Another freshman who made the most out of his first season on campus was Nolan Hay, who scored points for the Sooners at the indoor and outdoor Big 12 Championships, finishing fourth in both of those meets.
The Sooners got major contributions from another men’s javelin thrower, sophomore Tyler Renton. Renton, who finished third in the Big 12 in 2013, found that same success in 2014, placing third once again. The Canadian sits atop the Oklahoma record books, setting the historic mark of 229-6 at the 2014 John Jacobs Invitational, OU’s lone home meet of the 2014 outdoor season.
On the women’s side, Kelsey McKee and Elena Arriaza, both freshman distance runners, made big strides in their young careers. McKee was a scorer in both the indoor (1,000-meter run) and outdoor (4X400-meter relay) Big 12 Championships, while Arriaza proved she was a versatile runner, covering races from the 1500 to the 10,000. The women’s distance group was led by senior Molly Williams, who made the most of her final year as a student-athlete, scoring for the Sooners at both Big 12 Championships and closing her career with an impressive performance in the 1500 at the NCAA West Prelims.
Throwers Rylee Rackley and Sarah Tolson recorded several strong performances in 2014 with each finishing as Big 12 scorers in the hammer and the weight throws.
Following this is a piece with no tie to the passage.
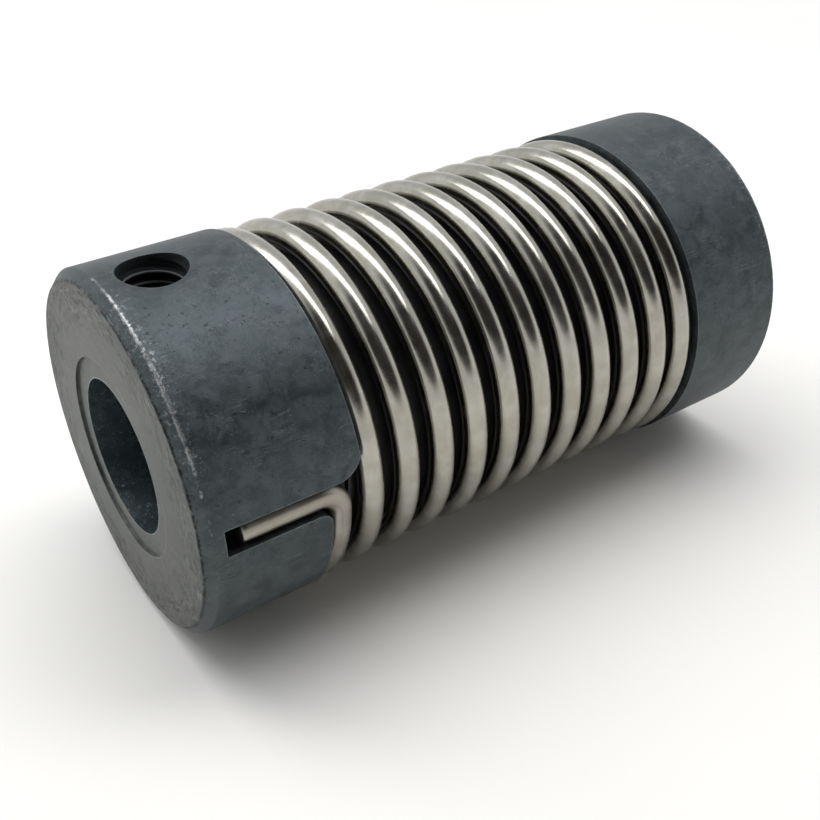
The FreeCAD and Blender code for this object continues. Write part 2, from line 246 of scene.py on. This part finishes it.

While VanHootegem was pleased with his first season at Oklahoma, he is quick to say that he and his team are hungry for more. The upcoming offseason brings the opportunity for progress. It also presents the opportunity for more new student-athletes to join the Sooner program and to etch their names in Oklahoma history.
“We want to get better and we want to get more people in the finals,” VanHootegem said. “We are excited about the young people that we have in our program who didn’t make it to this meet, competitors I think can be competing in the NCAA next year. We also have a lot of recruits who want to be at Oklahoma.”